In her delightful biography of her grandfather, James Murray, the great founding editor of the OED, Caught in the Web of Words (1977), Elisabeth Murray included a photograph of the great man seated in the middle of his huge family, looking every inch the contented Victorian paterfamilias. Of course, his contentment was not unalloyed. In a letter written in 1908, when he was 71 and nowhere near completing his great work, Murray confided to one of his sons that “The greatest sacrifice the Dictionary entailed upon me…was the sacrifice of the constant companionship of my children…”
What this philoprogenitive man would have made of The Shorter Oxford English Dictionary (SOED), the first of his lexicographical grandchildren, is an interesting question. The first edition was only published in 1933, eighteen years after his death. Now, nearly 75 years later, the sixth edition has been released. From all that we know of the lexicographer — his recognition of the true scope of the language, as well as his readiness to be innovative in presenting its riches — it is clear that Murray would have rejoiced in any abridgement that brings so many of the glories of the full edition within the compass of two volumes.
Overseen by editor-at-large Jesse Sheidlower, the 6th edition manages to abridge the current 20-volume OED into 500,000 definitions covering every word or phrase in use since 1700, amounting to a full third of the OED. Putting aside any other reservations, the current edition must be accounted a work of heroic distillation.
Nevertheless, fans of the OED and of earlier editions of the SOED will be puzzled by Sheidlower’s decision to replace approximate dates for the entry of words into the language with ranges of dates. By jettisoning dates, the new edition compromises the distinctly historical approach of the OED.
The value of those dates (however approximate) was driven home to me recently when I reviewed Michael Alexander’s brilliant new book, Medievalism (Yale University Press), a good deal of which pivots on the fact that the word medieval only came into the language in 1827. Now, if one looks the word up in the current SOED, the entry only cites the word as having entered the language in the early 19th century — not the same thing.
Another questionable feature of this new edition is the choice of new writers for the illustrations of words. In choosing to cite such people as Spike Lee, Dan Brown, Charles Bukowski and Susan Faludi — surely a “rum lot,” as Evelyn Waugh might say — Sheidlower makes clear his fondness for pop culture. Many of the new words underscore this, “wow factor,” “pimp (up),” “supervillain,” and “splitsville” being just a few of the fatuous neologisms added here.

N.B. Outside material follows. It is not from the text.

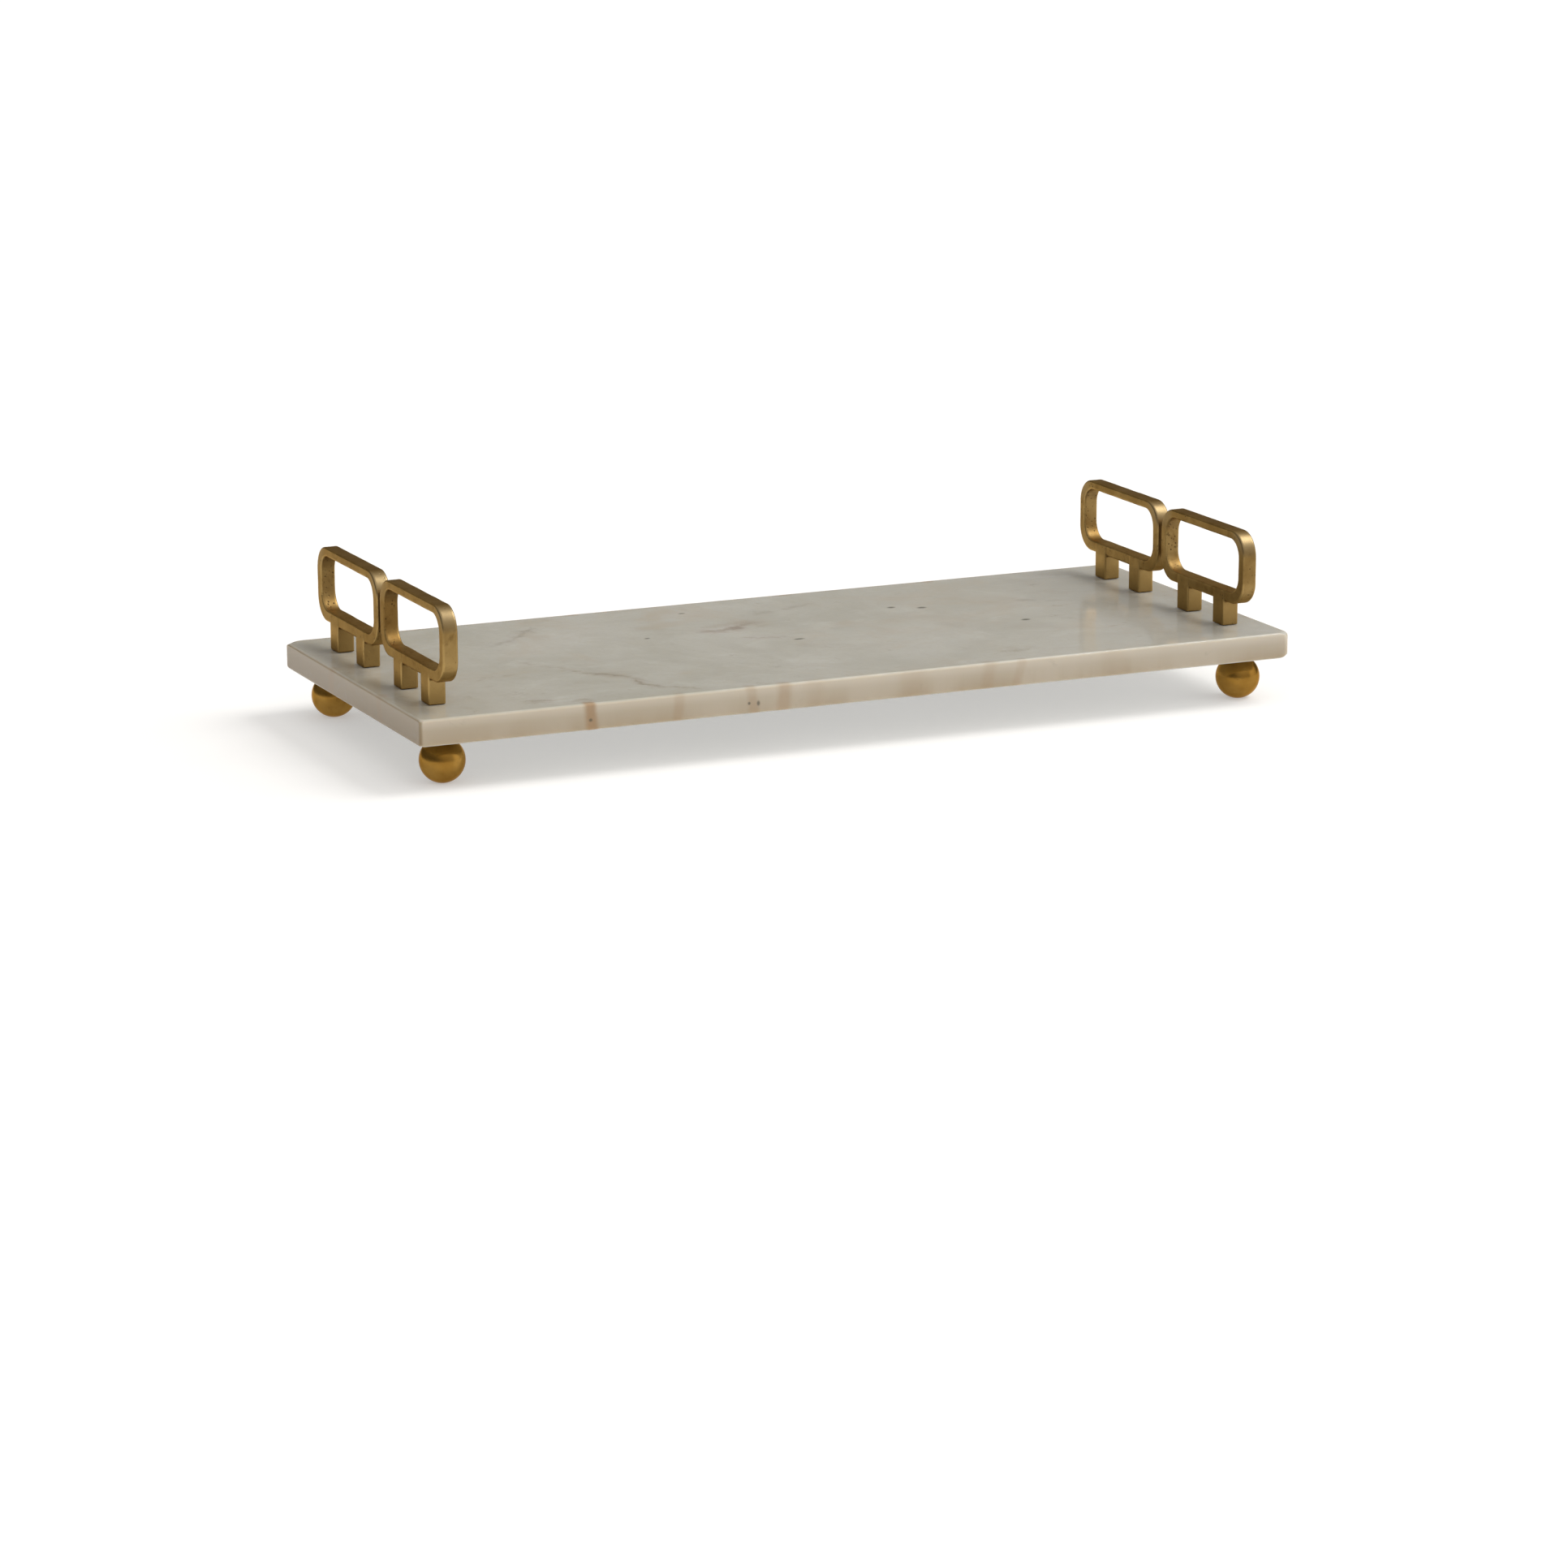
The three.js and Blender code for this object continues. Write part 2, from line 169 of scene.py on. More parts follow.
def revolve(profile, segments, place, thread=None):
    """Vertices and faces of (radius, height) pairs turned about a vertical axis at place. The profile
    goes from one end of the axis to the other, or closes on itself. thread is the (low, high) heights
    between which a helical groove is cut."""
    vertices = []
    rows = []
    for radius, height in profile:
        if radius == 0:
            rows.append([len(vertices)])
            vertices.append((place[0], place[1], place[2] + height))
            continue
        row = []
        for i in range(segments):
            turn = i / segments
            reach = radius
            if thread and thread[0] <= height <= thread[1]:
                phase = (height / THREAD_PITCH - turn) % 1
                reach -= THREAD_DEPTH * min(1, THREAD_FLANK * abs(phase - 0.5))
            angle = 2 * math.pi * turn
            row.append(len(vertices))
            vertices.append((place[0] + reach * math.cos(angle), place[1] + reach * math.sin(angle),
                             place[2] + height))
        rows.append(row)
    if profile[0] == profile[-1]:
        rows[-1] = rows[0]
    faces = []
    for low, high in zip(rows, rows[1:]):
        for i in range(segments):
            j = (i + 1) % segments
            corners = [low[i % len(low)], low[j % len(low)], high[j % len(high)], high[i % len(high)]]
            face = [c for n, c in enumerate(corners) if c not in corners[:n]]
            faces.append(face)
    used = sorted({c for face in faces for c in face})
    renumbered = {old: new for new, old in enumerate(used)}
    return [vertices[c] for c in used], [[renumbered[c] for c in face] for face in faces]


def turned_piece(node, name, profile, segments, sharp_angle, thread=None):
    """A profile turned about the middle of a node's CAD box, with its heights counted from the bottom."""
    centre = node_centre(node)
    vertices, faces = revolve(profile, segments, (centre.x, centre.y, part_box(node)[0].z), thread)
    return add_piece(name, vertices, faces, sharp_angle)


# ---- marble slab ------------------------------------------------------------------------------------

def slab_ring(half, edge, side, lift):
    """One level of the slab's rounded edge, as (x, y, z) points: lift is 0 where the rounding starts on
    the upright sides and 90 degrees where it ends on the flat face at height edge."""
    inset = SLAB_ARRIS * (1 - math.cos(lift))
    ring = []
    for quarter, (side_x, side_y, waist, flare, softening) in enumerate(SLAB_CORNERS):
        radius = waist + flare * (1 - math.cos(lift))
        for i in range(SLAB_CORNER_STEPS + 1):
            angle = math.pi / 2 * (quarter + i / SLAB_CORNER_STEPS)
            depth = SLAB_ARRIS + softening * math.sin(math.pi * i / SLAB_CORNER_STEPS) ** 2
            ring.append((side_x * (half.x - inset - radius) + radius * math.cos(angle),
                         side_y * (half.y - inset - radius) + radius * math.sin(angle),
                         edge - side * depth * (1 - math.sin(lift))))
    return ring


def circle_ring(centre, radius, steps=64):
    return [(centre[0] + radius * math.cos(2 * math.pi * i / steps),
             centre[1] + radius * math.sin(2 * math.pi * i / steps)) for i in range(steps)]


def loft(bm, rings):
    """Joins closed rings of bmesh vertices one above the other with quads."""
    for low, high in zip(rings, rings[1:]):
        for i in range(len(low)):
            j = (i + 1) % len(low)
            bm.faces.new((low[i], low[j], high[j], high[i]))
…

One advantage of the 6th edition is that it comes with a CD-ROM that allows the reader to search definitions, hear the pronunciation of words, and see which authors illustrate which words. After downloading the CD, the reader can also access entries from the SOED simply by highlighting and copying a word of text.
The CD format is a browser’s paradise. For example, one can see the relative number of words illustrated by different authors. Shakespeare illustrates 1786, Addison 78, Fanny Burney 53, Trollope 78, Jean Rhys 50, Katherine Anne Porter 43, and Julian Barnes 67. (Jean Rhys illustrates moo: “The cows here moo at me.”) It is odd that there are no citations from A.J. Liebling — by any measure a master of English prose. Elizabeth Bowen has 352 illustrations compared to Jane Austen’s 78. For some tastes, Bowen’s style might seem fussy, static, ostentatiously elaborate. Yet the SOED exhibits a writer who could be remarkably exemplary. “The… writing desk… yawned open, too overflowing to close.” “This conversation we’re having now… seems to me the apogee of bad taste.” “This evening’s fiasco has been definitive: I think it better our acquaintance should close.” “The chintz… advertised its original delicacy by being… always a little soiled.” “Two rather alone people.” All of these show not only what a witty but what a precise writer Bowen was.
An unscientific survey conducted with the help of this amusing feature confirmed my sense that the best exemplars of English tend to be women. Proof? Try this from Beryl Bainbridge for desiccated. “She was so desiccated by age that a smile might have broken her into little pieces.” Or this from Molly Keane for ripen. “The stones seemed to ripen in the hot sunshine.” There is something neatly evocative from Willa Cather for tincture. “Drinking raw alcohol, tinctured with oil of cinnamon.” Ivy Compton-Burnett is cited for ferment. “It is good to speak of things openly. Then nothing can ferment and fester underneath…” Sybille Bedford provides a characteristically witty illustration for proverbial. “A foreigner, a divorcee, and of course the proverbial woman old enough to be his mother.” Mary Kingsley, the intrepid explorer of West Africa, nicely illustrates scrappy. “My classical knowledge is scrappy.” Speaking of West Africa, Zadie Smith has a good entry for pum-pum, a new word courtesy of West Africa. “He got a face like a donkey’s pum-pum.”
In this and many other well-chosen illustrations, the editors show with what exactitude and flair English can be written. Despite its incidental shortcomings, The Shorter Oxford English Dictionary remains the most reliable and certainly the most capacious of abridged dictionaries. Now with the CD-ROM thrown in, it is also the most convenient.